* begin *

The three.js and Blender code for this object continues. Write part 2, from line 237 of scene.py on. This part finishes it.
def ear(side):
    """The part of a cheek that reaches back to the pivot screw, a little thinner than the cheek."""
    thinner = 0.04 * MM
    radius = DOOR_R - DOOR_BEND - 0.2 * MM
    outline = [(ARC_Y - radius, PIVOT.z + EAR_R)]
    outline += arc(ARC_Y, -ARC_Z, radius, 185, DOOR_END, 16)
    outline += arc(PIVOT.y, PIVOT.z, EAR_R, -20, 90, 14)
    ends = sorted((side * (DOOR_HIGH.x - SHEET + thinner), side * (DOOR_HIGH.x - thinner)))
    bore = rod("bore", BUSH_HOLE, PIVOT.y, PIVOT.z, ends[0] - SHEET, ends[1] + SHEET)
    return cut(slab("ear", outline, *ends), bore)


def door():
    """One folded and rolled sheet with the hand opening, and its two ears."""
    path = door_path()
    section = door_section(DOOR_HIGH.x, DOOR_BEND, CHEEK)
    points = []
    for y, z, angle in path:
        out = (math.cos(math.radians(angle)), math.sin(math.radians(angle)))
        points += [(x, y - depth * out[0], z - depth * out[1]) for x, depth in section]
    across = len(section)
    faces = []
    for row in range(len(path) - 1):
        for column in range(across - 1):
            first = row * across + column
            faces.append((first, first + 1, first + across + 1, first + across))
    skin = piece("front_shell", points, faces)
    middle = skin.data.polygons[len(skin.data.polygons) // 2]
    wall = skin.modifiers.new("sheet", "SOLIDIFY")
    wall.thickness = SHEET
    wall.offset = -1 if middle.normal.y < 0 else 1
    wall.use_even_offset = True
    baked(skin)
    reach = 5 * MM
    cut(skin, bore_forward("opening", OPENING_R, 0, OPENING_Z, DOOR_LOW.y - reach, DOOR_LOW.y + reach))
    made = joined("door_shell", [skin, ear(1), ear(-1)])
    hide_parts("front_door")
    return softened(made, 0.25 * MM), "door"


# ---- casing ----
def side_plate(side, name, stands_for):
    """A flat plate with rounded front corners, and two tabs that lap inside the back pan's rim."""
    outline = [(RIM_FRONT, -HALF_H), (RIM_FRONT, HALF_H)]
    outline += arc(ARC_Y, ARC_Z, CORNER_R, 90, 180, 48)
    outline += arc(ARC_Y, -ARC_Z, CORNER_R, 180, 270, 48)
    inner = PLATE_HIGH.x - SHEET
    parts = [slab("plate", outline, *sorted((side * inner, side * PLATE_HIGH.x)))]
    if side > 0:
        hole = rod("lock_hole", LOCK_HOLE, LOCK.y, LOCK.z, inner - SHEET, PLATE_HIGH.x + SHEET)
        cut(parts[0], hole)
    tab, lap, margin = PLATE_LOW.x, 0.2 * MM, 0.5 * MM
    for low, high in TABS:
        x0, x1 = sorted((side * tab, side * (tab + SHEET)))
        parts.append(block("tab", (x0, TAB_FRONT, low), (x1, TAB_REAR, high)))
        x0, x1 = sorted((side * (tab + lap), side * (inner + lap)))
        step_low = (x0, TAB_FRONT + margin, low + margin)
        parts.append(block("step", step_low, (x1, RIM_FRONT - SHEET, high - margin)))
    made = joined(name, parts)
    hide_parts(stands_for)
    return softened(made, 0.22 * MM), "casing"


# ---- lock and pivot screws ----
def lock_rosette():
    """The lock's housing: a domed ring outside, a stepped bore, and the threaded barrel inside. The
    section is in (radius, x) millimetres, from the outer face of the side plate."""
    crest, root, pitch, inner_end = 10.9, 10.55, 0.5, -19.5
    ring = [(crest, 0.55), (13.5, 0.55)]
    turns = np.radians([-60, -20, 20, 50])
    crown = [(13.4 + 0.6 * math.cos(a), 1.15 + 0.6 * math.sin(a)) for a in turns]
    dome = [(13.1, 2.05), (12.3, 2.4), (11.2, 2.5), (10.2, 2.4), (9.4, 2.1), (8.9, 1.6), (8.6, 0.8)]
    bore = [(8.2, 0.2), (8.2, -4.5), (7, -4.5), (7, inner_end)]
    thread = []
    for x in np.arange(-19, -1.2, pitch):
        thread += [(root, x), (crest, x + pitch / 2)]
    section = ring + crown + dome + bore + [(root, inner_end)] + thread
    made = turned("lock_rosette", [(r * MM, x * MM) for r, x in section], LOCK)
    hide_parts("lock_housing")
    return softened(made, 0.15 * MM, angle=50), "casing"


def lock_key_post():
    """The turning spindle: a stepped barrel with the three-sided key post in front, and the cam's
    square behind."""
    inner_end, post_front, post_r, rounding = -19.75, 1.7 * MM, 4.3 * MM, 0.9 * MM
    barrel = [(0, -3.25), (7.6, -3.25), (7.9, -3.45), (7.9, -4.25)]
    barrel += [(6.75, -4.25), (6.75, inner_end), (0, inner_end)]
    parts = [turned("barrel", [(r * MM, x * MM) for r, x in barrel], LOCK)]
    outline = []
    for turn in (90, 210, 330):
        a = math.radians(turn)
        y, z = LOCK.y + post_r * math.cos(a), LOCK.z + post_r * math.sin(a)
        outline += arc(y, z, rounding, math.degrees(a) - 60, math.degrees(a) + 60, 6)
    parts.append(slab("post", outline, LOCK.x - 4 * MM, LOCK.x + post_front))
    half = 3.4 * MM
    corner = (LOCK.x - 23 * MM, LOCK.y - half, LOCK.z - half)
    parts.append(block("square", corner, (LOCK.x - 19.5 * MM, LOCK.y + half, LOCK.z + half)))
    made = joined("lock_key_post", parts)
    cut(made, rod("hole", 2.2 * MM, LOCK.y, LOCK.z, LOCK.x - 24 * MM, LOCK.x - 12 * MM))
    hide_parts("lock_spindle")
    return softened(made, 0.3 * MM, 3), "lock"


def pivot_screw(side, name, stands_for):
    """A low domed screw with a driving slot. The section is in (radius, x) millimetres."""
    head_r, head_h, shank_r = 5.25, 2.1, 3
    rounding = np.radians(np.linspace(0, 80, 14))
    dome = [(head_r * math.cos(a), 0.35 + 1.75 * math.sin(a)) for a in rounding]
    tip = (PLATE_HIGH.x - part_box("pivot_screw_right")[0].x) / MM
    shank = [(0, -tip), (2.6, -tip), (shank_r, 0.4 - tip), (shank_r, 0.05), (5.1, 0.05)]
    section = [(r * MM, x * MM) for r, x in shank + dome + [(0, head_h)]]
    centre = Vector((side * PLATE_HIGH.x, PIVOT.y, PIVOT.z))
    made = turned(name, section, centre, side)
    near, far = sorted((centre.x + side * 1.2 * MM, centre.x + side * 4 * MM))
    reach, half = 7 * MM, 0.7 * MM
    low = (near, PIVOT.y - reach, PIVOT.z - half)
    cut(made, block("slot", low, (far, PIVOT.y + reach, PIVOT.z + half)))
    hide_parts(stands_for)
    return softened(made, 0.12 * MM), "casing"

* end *

EXERCISE BRIEF
Gather each line from the listing above that holds "three".

RESPONSE
The three.js and Blender code for this object continues. Write part 2, from line 237 of scene.py on. This part finishes it.
    """The turning spindle: a stepped barrel with the three-sided key post in front, and the cam's